Número 7 da revista eletrônica Oracula

Esta semana saiu o número 7 da revista Oracula, a “revista eletrônica de pesquisas em apocalíptica judaica e cristã”, da Universidade Metodista de São Paulo.
O número conta com três colaborações de membros do PEJ.
Desde o início da revista, muitos membros do PEJ têm contribuído com a Oracula, como a Joana, o Vicente e eu, por exemplo. Dessa vez, os artigos foram escritos Pelo Fabrício, Julia e Alexandre.
Para quem quiser dar uma olhada:

http://www.oracula.com.br/site/index.php?option=com_content&task=view&id=79&Itemid=51

A Oracula é uma iniciativa e tanto, um primeiro passo na tentativa de colocar o Brasil no mapa mundial de estudos bíblicos.
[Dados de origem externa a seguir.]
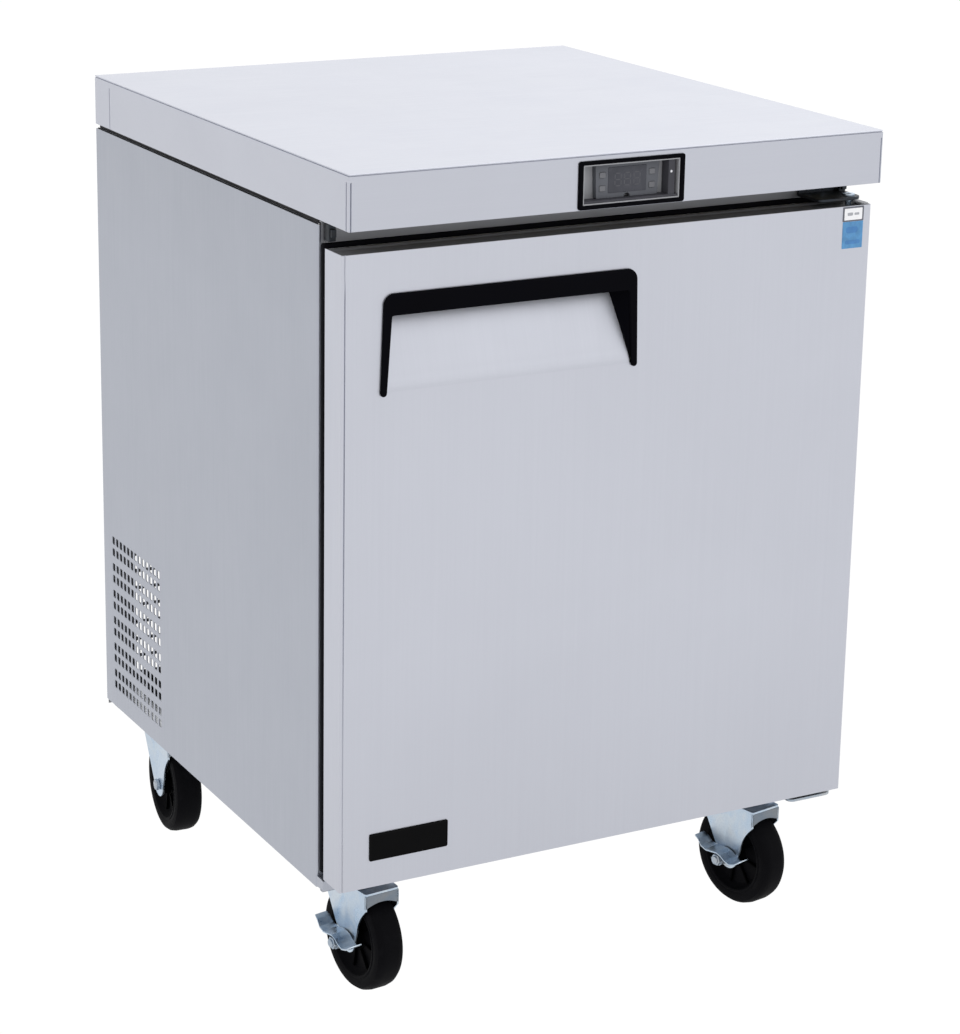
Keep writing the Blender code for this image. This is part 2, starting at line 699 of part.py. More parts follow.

Figuras conhecidas mundialmente, como C. Hedrick já contribuíram com a revista; vamos torcer para que todos aqueles que escrevem para Oracula se tornem um dia referência mundial em seus respectivos campos de pesquisa.

Quero aproveitar ainda para agradecer os comentários que a Andrea e a Vanessa fizeram em relação ao post anterior. Muito obrigado! Espero que sejam os primeiros de muitos comentários e participações.